Comment by vitally3643

1 day ago

Yes, and we're already there. We've been there for quite a while, in fact.

Once you make the gate of a transistor small/thin enough, quantum effects take over. Electrons will randomly teleport into and through the gate causing the transistor to conduct when it shouldn't. I don't have numbers to hand, but it's on the order of a few atoms wide. There's really nothing that can be done about it either, as far as we know. Electrons just aren't physical objects at this scale, you can't simply exclude them from any given volume of space. The electron wave function will simply just appear wherever it wants (within the electron probability cloud). The only way to stop it is to make your insulating junction thicker than the probability cloud.

>"The electron wave function will simply just appear wherever it wants (within the electron probability cloud)."

I don't know which is more ridiculous, the fact that reality works like this, or, that a species of apes was able to figure this out.

  • The experiment to observe this behavior is pretty simple though (Young's double slit), and it was conducted more than 200 years ago. The explanation came much later but it's not like the phenomenon was hiding somewhere.

    • It’s both ridiculous and quite amazing really. The hint that there is something less random underneath it that we just haven’t figured out (and lack the resources to explore at this time) is tantalising.

      Even if there isn’t, the way it seems all based on the uneven flow of state over spacetime is deeply fascinating for someone who studies computing.

  • Reality is far, far stranger than we give it credit for. Makes you wonder what other completely bonkers secrets the universe has for us.

    And frankly, the sheer insanity of quantum teleportation is why I don't buy any argument that faster than light travel is impossible. Not because "teleportation", but because every time we think we understand the rules of the universe, it laughs in our face. The universe is wacky beyond our wildest dreams.

  • I find it ridiculoua that we believe it is random probability instead of trying to find (and maybe later mitigate) the real sources of this randomness.

This is why I suspect we will be neat the upper limits of this around the late 2030's. We are just running too close to the fundamental limits. And so far there isn't anything really radical even on the horizon as a solution for this.

  • Aren't we reaching the point where there is no "solution" in terms of density and physical dimensions?

    It's like the speed of light being a constant, or the Planck length being the smallest that can be subject to standard physics.

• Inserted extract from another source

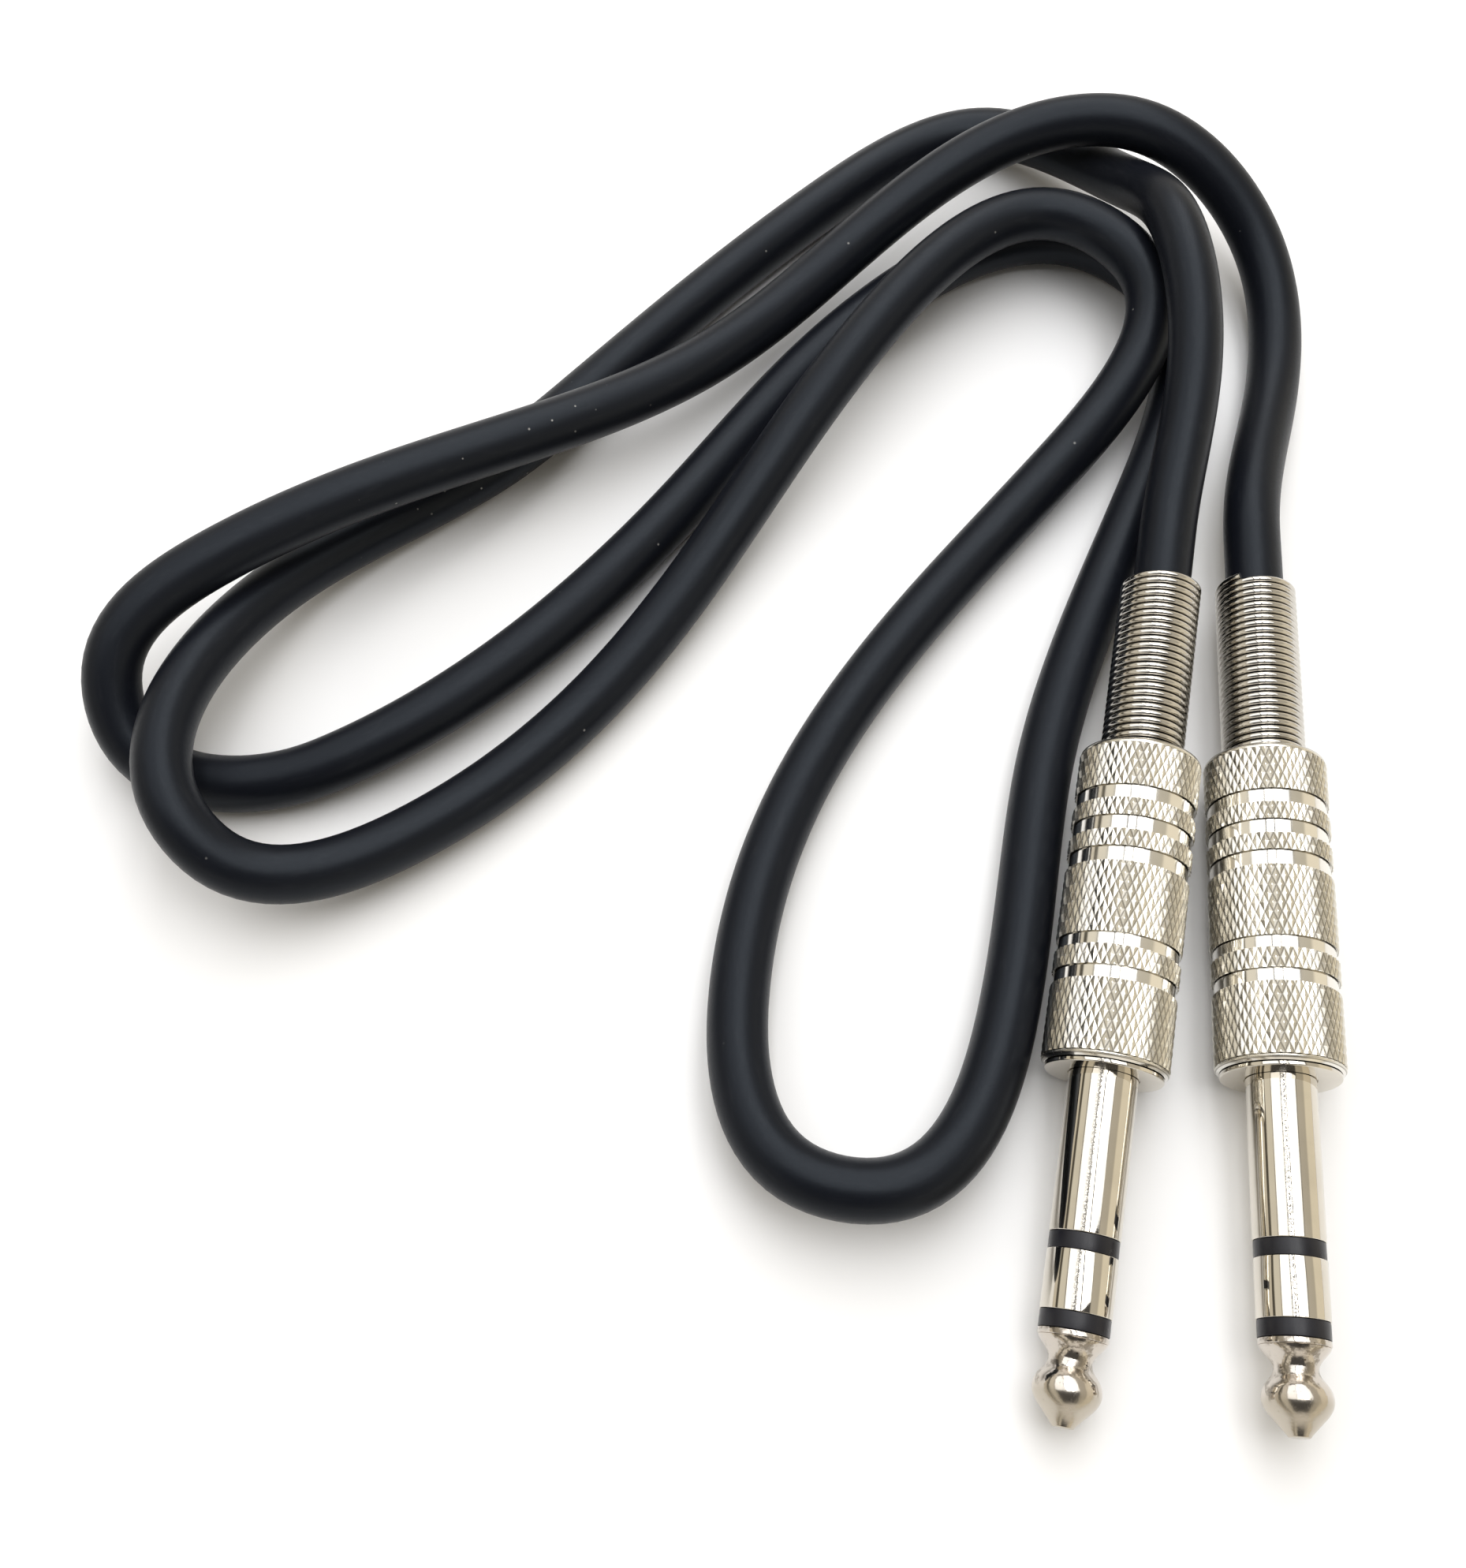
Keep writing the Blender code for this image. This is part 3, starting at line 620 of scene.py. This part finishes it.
def barrel_mesh():
    """The shell: knurled bands, polished grooves, rims, tail hole and the bore."""
    radius = BARREL_RADIUS_MM
    front_rim = 31.73
    back_rim = BARREL_BACK_MM - 0.62
    edges = [front_rim] + [station for groove in GROOVES_MM for station in groove] + [back_rim]
    bands = list(zip(edges[0::2], edges[1::2]))
    low = radius - KNURL_DEPTH_MM - 0.01
    outline = [(BARREL_FRONT_MM, 4.65)]
    outline += arc(BARREL_FRONT_MM + 0.1, radius - 0.42, 0.1, 180, 120, 2)
    outline += arc(front_rim - 0.2, radius - 0.18, 0.14, 135, 60, 4)
    outline += [(front_rim, low)]
    for (_, front), (back, _) in zip(bands, bands[1:]):
        outline += [(front, low), (front, GROOVE_RADIUS_MM), (back - 0.1, GROOVE_RADIUS_MM)]
        outline += [(back - 0.1, GROOVE_RADIUS_MM - 0.25), (back, GROOVE_RADIUS_MM - 0.25)]
        outline += [(back, low)]
    outline += [(back_rim, low), (back_rim, radius - 0.06)]
    outline += arc(BARREL_BACK_MM - 0.55, radius - 0.6, 0.55, 80, 0, 7)
    outline += arc(BARREL_BACK_MM - 0.15, TAIL_HOLE_MM + 0.15, 0.15, 0, -90, 3)
    outline += [(59.2, TAIL_HOLE_MM), (59.2, 4.85), (39.8, 4.85), (39.4, 4.65)]
    mesh = turned_mesh("barrel_core", outline, 144)
    joined = bmesh.new()
    joined.from_mesh(mesh)
    for start, end in bands:
        skin = knurled_band(start, end)
        wrap(skin)
        bmesh.ops.recalc_face_normals(skin, faces=skin.faces)
        part = bpy.data.meshes.new("band")
        skin.to_mesh(part)
        skin.free()
        joined.from_mesh(part)
    bmesh.ops.remove_doubles(joined, verts=joined.verts, dist=1e-7)
    joined.to_mesh(mesh)
    joined.free()
    return mesh


def tube_rings(line, radius_at, sides, closed_ends=True):
    """Points and faces of a round tube along a line, with frames carried without twist."""
    tangents = []
    for i, spot in enumerate(line):
        before = line[max(i - 1, 0)]
        after = line[min(i + 1, len(line) - 1)]
        tangents.append((after - before).normalized())
    across = tangents[0].orthogonal().normalized()
    points = []
    for i, (spot, tangent) in enumerate(zip(line, tangents)):
        across = (across - tangent * across.dot(tangent)).normalized()
        other = tangent.cross(across)
        radius = radius_at(i)
        for side in range(sides):
            angle = math.tau * side / sides
            points.append(spot + (across * math.cos(angle) + other * math.sin(angle)) * radius)
    faces = []
    for i in range(len(line) - 1):
        for side in range(sides):
            following = (side + 1) % sides
            first, second = i * sides, (i + 1) * sides
            faces.append((first + side, first + following, second + following, second + side))
    if closed_ends:
        faces.append(tuple(reversed(range(sides))))
        faces.append(tuple(range((len(line) - 1) * sides, len(line) * sides)))
    return points, faces


def spring_line(back, end_degrees):
    """The wire's centre line: a wide seat inside the tail, then close turns to the mouth.

    The wire stops at end_degrees round the axis, 0 towards the plug's own left, 90 on top.
    """
    wire = SPRING_WIRE_RADIUS_MM
    steps = 72
    seat_turns, narrowing = 1.25, 0.75
    turns = (back - wire - SPRING_SEAT_MM) / SPRING_PITCH_MM
    line = []
    total = round(turns * steps)
    phase = math.radians(end_degrees) - math.tau * total / steps
    for step in range(total + 1):
        turn = step / steps
        share = min(1.0, max(0.0, (turn - seat_turns) / narrowing))
        share = share * share * (3 - 2 * share)
        radius = (SPRING_SEAT_RADIUS_MM - wire) * (1 - share) + (SPRING_RADIUS_MM - wire) * share
        angle = math.tau * turn + phase
        along = SPRING_SEAT_MM + SPRING_PITCH_MM * turn
        line.append(Vector((radius * math.cos(angle), radius * math.sin(angle), along)))
    return line


def make_plug(plug, looks):
    """All visible pieces of one plug."""
    tip = link_piece(f"turned_tip_{plug}", turned_mesh("tip", tip_outline()), looks["tip"], plug)
    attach(tip, BASE_BODY)
    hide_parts(f"tip_contact_{plug}")

    bands = (
        ("front_band", "front_insulator", "insulator", LIP_BACK_MM + 0.02, RING_FRONT_MM - 0.02,
         SHANK_RADIUS_MM - 0.07, 0.75, 42.0),
        ("ring_band", "ring_contact", "plated_contact", RING_FRONT_MM + 0.02, RING_BACK_MM - 0.02,
         SHANK_RADIUS_MM, 1.3, 41.3),
        ("rear_band", "rear_insulator", "insulator", RING_BACK_MM + 0.02, SHANK_FRONT_MM - 0.01,
         SHANK_RADIUS_MM - 0.07, 1.85, 39.9),
    )
    for name, node, slot, front, back, radius, bore, tube_back in bands:
        outline = banded_outline(front, back, radius, bore, tube_back)
        look = looks["insulator"] if slot == "insulator" else looks["contact"]
        band = link_piece(f"{name}_{plug}", turned_mesh(name, outline), look, plug)
        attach(band, BASE_BODY)
        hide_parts(f"{node}_{plug}")

    mesh = turned_mesh("sleeve", sleeve_outline(), 128, thread_height)
    sleeve = link_piece(f"turned_sleeve_{plug}", mesh, looks["contact"], plug)
    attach(sleeve, BASE_BODY)
    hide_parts(f"sleeve_contact_{plug}")

    shell = link_piece(f"knurled_barrel_{plug}", barrel_mesh(), looks["barrel"], plug, 14)
    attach(shell, f"barrel_shell_{plug}")
    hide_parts(f"barrel_{plug}")

    line = spring_line(SPRING_BACK_MM[plug], WIRE_END_DEGREES[plug])
    points, faces = tube_rings(line, lambda i: SPRING_WIRE_RADIUS_MM, 12)
    spring = link_piece(f"wound_spring_{plug}", mesh_from("spring", points, faces),
                        looks["spring"], plug, 50)
    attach(spring, f"strain_relief_{plug}")
    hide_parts(f"strain_relief_spring_{plug}")


# ---------------------------------------------------------------- the cable

def smooth_line(knots, start_direction, end_direction, steps):
    """A finely divided smooth curve through the knots, as in the CAD model."""
    spans = [(b - a).length for a, b in zip(knots, knots[1:])]
    last = len(knots) - 1
    upper = [0.0] * (last + 1)
    tangents = [start_direction] + [None] * (last - 1) + [end_direction]
    for i in range(1, last):
        before, after = spans[i - 1], spans[i]
        arriving = (knots[i] - knots[i - 1]) / before
        leaving = (knots[i + 1] - knots[i]) / after
        pivot = 2 * (before + after) - after * upper[i - 1]
        upper[i] = before / pivot
        tangents[i] = (3 * (after * arriving + before * leaving) - after * tangents[i - 1]) / pivot
    for i in range(last - 1, 0, -1):
        tangents[i] = tangents[i] - upper[i] * tangents[i + 1]
    fine = []
    for i, span in enumerate(spans):
        start, end = knots[i], knots[i + 1]
        for step in range(steps):
            t = step / steps
            rise = t * t * (3 - 2 * t)
            fine.append(start * (1 - rise) + end * rise
                        + tangents[i] * span * t * (1 - t) * (1 - t)
                        + tangents[i + 1] * span * t * t * (t - 1))
    fine.append(knots[-1])
    return fine


def evenly(fine, spacing):
    """Points a fixed distance apart along a finely divided line."""
    travelled = [0.0]
    for a, b in zip(fine, fine[1:]):
        travelled.append(travelled[-1] + (b - a).length)
    count = round(travelled[-1] / spacing)
    points = []
    place = 0
    for number in range(count + 1):
        target = travelled[-1] * number / count
        while place < len(fine) - 2 and travelled[place + 1] < target:
            place += 1
        share = (target - travelled[place]) / (travelled[place + 1] - travelled[place])
        points.append(fine[place].lerp(fine[place + 1], share))
    return points, travelled[-1]


def cable_line():
    """The centre line from clamp to clamp, straight inside both plugs."""
    ends = {}
    for plug in PLUGS:
        place = plug_frame(plug)
        leaves = place @ (Vector((0, 0, CABLE_LEAVES_MM[plug])) * MM)
        start = place @ (Vector((0, 0, CABLE_START_MM)) * MM)
        ends[plug] = (start, leaves, (leaves - start).normalized())
    start_a, leaves_a, out_a = ends["a"]
    start_b, leaves_b, out_b = ends["b"]
    knots = [leaves_a] + [Vector(point) for point in ROUTE] + [leaves_b]
    fine = [start_a] + smooth_line(knots, out_a, -out_b, 60) + [start_b]
    return evenly(fine, 0.0011)


def make_cable(look):
    line, length = cable_line()
    sides = 40

    def radius_at(i):
        swell = noise.noise(line[i] * 60.0)
        return CABLE_RADIUS + 0.00001 * swell

    points, faces = tube_rings(line, radius_at, sides)
    mesh = bpy.data.meshes.new("jacket")
    mesh.from_pydata([tuple(point) for point in points], [], faces)
    mesh.materials.append(look)
    mesh.shade_smooth()
    mesh.set_sharp_from_angle(angle=math.radians(50))
    add_cable_uv(mesh, len(line), sides, length)
    cable = bpy.data.objects.new("cable", mesh)
    bpy.context.scene.collection.objects.link(cable)
    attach(cable, BASE_BODY)
    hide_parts("cable_jacket")


def add_cable_uv(mesh, rings, sides, length):
    """UVs: metres along the cable, and turns round it."""
    layer = mesh.uv_layers.new(name="along_and_round")
    for polygon in mesh.polygons:
        corners = [mesh.loops[i].vertex_index for i in polygon.loop_indices]
        crosses = max(c % sides for c in corners) == sides - 1 and min(c % sides for c in corners) == 0
        for i, vertex in zip(polygon.loop_indices, corners):
            ring, side = divmod(vertex, sides)
            if crosses and side == 0 and len(corners) == 4:
                side = sides
            layer.data[i].uv = (length * ring / (rings - 1), side / sides)


# ---------------------------------------------------------------- put it together

def finish_hidden_nodes():
    """Materials for the CAD pieces that stay, inside the barrels."""
    looks = {
        "ground_clamp": nickel_material("plated_lug", (0.70, 0.68, 0.64), 0.3),
        "ring_lug": plain_finish("tinned_brass", (0.74, 0.66, 0.45), 0.35, 1.0),
        "rear_washer": insulator_material(),
        "liner": plain_finish("milky_liner", (0.78, 0.79, 0.76), 0.35, 0.0),
        "ring_wire": plain_finish("white_core", (0.80, 0.79, 0.75), 0.45, 0.0),
        "tip_wire": plain_finish("red_core", (0.50, 0.03, 0.03), 0.45, 0.0),
        "shield_drain": plain_finish("bare_copper", (0.80, 0.45, 0.28), 0.35, 1.0),
    }
    looks["tip_lug"] = looks["ring_lug"]
    looks["lug_spacer"] = looks["rear_washer"]
    for plug in PLUGS:
        for node, look in looks.items():
            mesh = frame["nodes"][f"{node}_{plug}"].data
            mesh.materials.clear()
            mesh.materials.append(look)


add_camera()
make_cable(jacket_material())
plug_looks = {
    # the tip's nickel is tinted darker than the other contacts: partly the plating's tone, partly
    # painted shade for the shaded floor it reflects
    "tip": nickel_material("nickel_tip", (0.64, 0.59, 0.53), 0.12, tip_pits_and_shade=True),
    "contact": nickel_material("nickel_contact", (0.70, 0.66, 0.585), 0.06, wear_line=True),
    "barrel": nickel_material("nickel_barrel", (0.86, 0.835, 0.78), 0.11, scratch=0.5,
                              knurl_satin_and_shade=True),
    "spring": nickel_material("nickel_spring", (0.62, 0.595, 0.55), 0.10),
    "insulator": insulator_material(),
}
for plug_name in PLUGS:
    make_plug(plug_name, plug_looks)
finish_hidden_nodes()
add_floor()
add_light()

    Quantum computing, which is a complete change in the actual physical model of computing, appears to be the only alternative.

    • all production ics have a flat layout with 3d transistors. the physical limit is how close can the features on one wafer get before theres too much tunneling.

      there is a clear way forward with wafer stacking instead of shrinking layouts but so far we only have amd v-cache style asymmetric designs with memory stacked on top of compute. for a fully connected stack that acts like a single chip you need insane precision to align the wafers and a way to remove heat from the middle so the chips dont fry themselves.

      if someone finds a way to stack cpu cores without thermal issues that will be a real revolution. huawei might be close with their logic folding but nobody knows if it really works and what the heat problems are like.

> you can't simply exclude them from any given volume of space...

... inside a silicon crystal.

You can keep the electrons into as small a volume as you want, but you need something there forcing them, and doped silicon will only force them so much.

In fact, those transistors are smaller than what a silicon crystal can do, and the electrons are only held there because they are made of more materials than only silicon.